Requisite in that duty description is integrating these disparate systems into the existing mission command structure. Each materiel solution to the counter-UAS problem set produced by the American industry consists of its own vision of how that system should fit into the mission command infrastructure. Inherent in that problem set is the tendency of each service of the DoD to leverage its own existing system profile. We must not forget that the counter-UAS fight is, by nature, a joint fight, requiring unprecedented levels of inter-service integration and interoperability. Unless the services can come to a solution that recognizes the requirement for interoperability across services and echelons, the American Soldiers that implement these solutions on the battlefield, often Army Warrant Officers, will struggle to fit these disparate technologies into the infrastructure that underpins senior leader decision making and will effectively cede the initiative as the Soldiers implementing these technologies grapple with bureaucracy, time, and the complex reality of information systems.
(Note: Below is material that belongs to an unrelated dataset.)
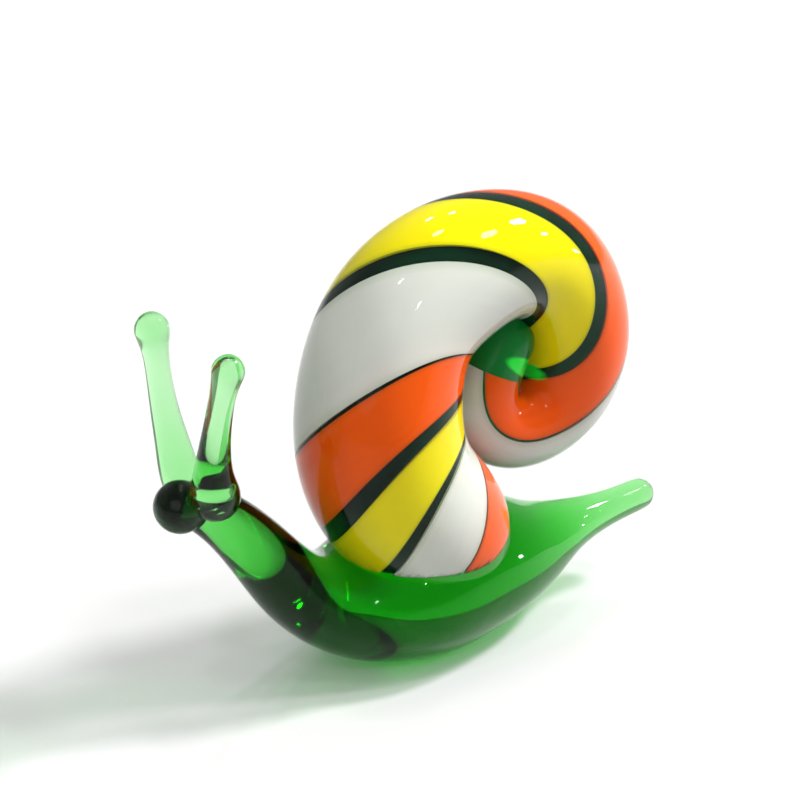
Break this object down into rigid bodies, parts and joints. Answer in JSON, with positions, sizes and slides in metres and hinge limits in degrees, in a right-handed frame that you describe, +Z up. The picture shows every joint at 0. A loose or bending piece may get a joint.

Another crucial role of the Warrant Officer is that of system maintainer. Traditionally, Warrant Officers have served as maintenance leaders, ensuring the various systems under their purview are mission-capable and updated by the latest technical notices. The Soldiers who crew those systems understand preventative maintenance and basic services. As materiel solutions to the UAS problem rush into theater, they often come with warranties or contract logistics support as part of their fielding package. Additionally, since these systems are not yet programs of record, there is no institutional program of instruction to teach Soldiers how to perform critical maintenance functions. This results in a suite of civilian contractors accompanying the system to serve as maintainers and field support representatives (FSR). While this frees up Soldier technicians to focus on other tasks, the requirement to rely upon contract support unduly restricts those same technicians’ access to the systems they are responsible for employing in combat. Dunigan writes in a Rand commentary that “[n]ow the U.S. military has developed a growing dependence on private contractors – and for a wide range of functions traditionally handled by military personnel” (2013) and that between 2001 and 2010, contract support cost “nearly $5 billion per year” (2013). During the second quarter of fiscal year 2024, 21,000 contractors were serving in the USCENTCOM theater, with 5,455 personnel performing duties in Syria and Iraq, approximately half being United States citizens (Neenan, 2024).

As the cost to field these systems and the deployment of contractors that support them grows, the adversary continues to find efficiencies that drive down the cost of their weapon systems. While there has been a proliferation of technologically sophisticated UAS created by nation-states to non-state actors and national proxies such as Iranian Aligned Militia Groups (IAMG), commercial off-the-shelf technology can and is weaponized to great effect. Atherton writes about the intersection of commercial technology and military applications when she writes, “while the US-made Reaper drone costs $28 million, the TB2 (a Turkish drone made from commercially available parts) only costs about $5 million” (2023). The TB2 has shown up in conflicts all over the Middle East, Africa, and now Europe. That price tag is still high, considering that drones are available for purchase from Amazon and other internet retailers that sport high-definition cameras and cost a mere $70 to $100. Now, take into account that same drone with a fragmentation grenade duct-taped to its underside. Essentially, we have an incredibly low-cost, low-effort, and potentially catastrophic weapon available worldwide. Contrast these economical weapon systems with the Department of Defense technology solutions. The Coyote kinetic effector, manufactured by Raytheon, is marketed as a “low-cost rail-launched missile variant… for high-speed Counter-Unmanned Aircraft System missions” (Raytheon, 2024), and they cost $100,000 to $200,000 each. The cost-benefit ratio of using a $100,000 missile to shoot down a $1000 drone is questionable at best.

Unless the Joint Services can come to a shared, economical solution for low-cost UAS defense, the Department of Defense will continue to struggle with meeting the coming ubiquity of UAS on the battlefield. Solutions must be interoperable and, at best, utilize existing programs of record and established protocols defined within military standards (MIL-STD). Those systems should be laboratory-tested for convergence and then proven in Combat Training Centers. Soldiers need to be trained in their employment, and coordinating staff must be aware of the capabilities and limitations of these systems and their tenets of employment and best practices. Warrant Officers and other technician service members must be given the latitude to service and maintain these systems, even if those services are coordinated with FSRs and Contractors. LSCO demands that we think of UAS defense not as a “thing we have to do” but as an integral component of the Protection Warfighting Function, fully integrated into the Operations process. This is a process we need to apply today while we have the luxury of time, for if we wait to react to contact, the UAS threat will be a deadly knife-fight rather than a target we can knock down at three hundred meters.